22Mais l’idée véhiculéee par ces monogrammes est-elle « pertinente » ? Il ne s’agit pas tant de savoir si les prévisions d’évolution de la population, par exemple, sont exactes, bien que cette question soit également légitime, car il y a trop d’inconnues et les chiffres varient énormément. Alors que le tableau rouge — le mauvais présage — sur le mur de l’exposition Global Change indiquait 20 milliards d’habitants à la fin du siècle prochain, le Spiegel qui vient de paraître rapporte, en se référant à une analyse de la Deutsche Stiftung Weltbevölkerung, que « pour la première fois depuis des décennies, la croissance de la population mondiale, qui compte actuellement environ 5,72 milliards de personnes, se stabilise »4. Les prévisions pour l’année 2050 oscillent autour de 5 milliards, soit environ le nombre de personnes vivant actuellement.
23Mon propos ici est le suivant : le monogramme pose-t-il une question de départ pertinente ? Le terme qu’il contient est-il juste dans le sens où l’on peut construire avec lui et à partir de lui ? Est-il transposable au niveau de l’action sociale et politique ? Ou alors fait-il partie de ces idées dont Carl Gustav Jochmann disait, en 1829, dans une glose sur le « danger des abstractions politiques », qu’elles donnent lieu à des malentendus ridicules et incitent à être utilisées dans le monde des réalités politiques de même que le mathématicien se rapporte à des grandeurs connues ou inconnues dans ses équations5 ?

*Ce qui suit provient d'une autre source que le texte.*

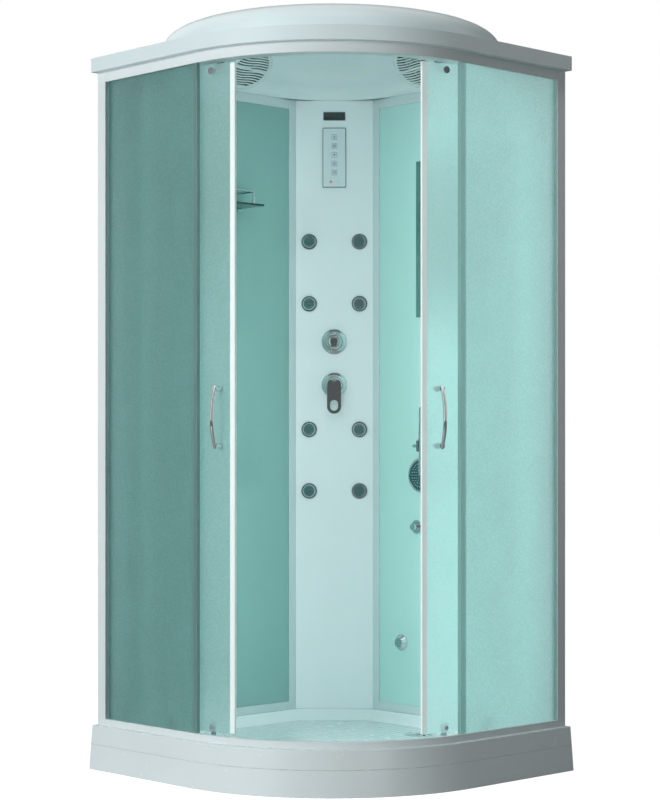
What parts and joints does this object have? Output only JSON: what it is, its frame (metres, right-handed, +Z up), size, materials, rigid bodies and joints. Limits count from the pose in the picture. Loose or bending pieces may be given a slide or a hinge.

24Au printemps 1636, alors que Paris semblait menacée, l’Éminence grise de Richelieu, le doigt sur la carte, proposa de s’emparer des forteresses habsbourgeoises sur la rive droite du Rhin et le général Bernard de Saxe-Weimar rétorqua : « Mais, mon Père, votre doigt n’est pas un pont ! ». Cette réponse pourrait être le leitmotiv de notre questionnement sur le sens des abstractions sociales, telles le globe terrestre et la population de la Terre, en tant qu’elles mettent en ordre des grandeurs.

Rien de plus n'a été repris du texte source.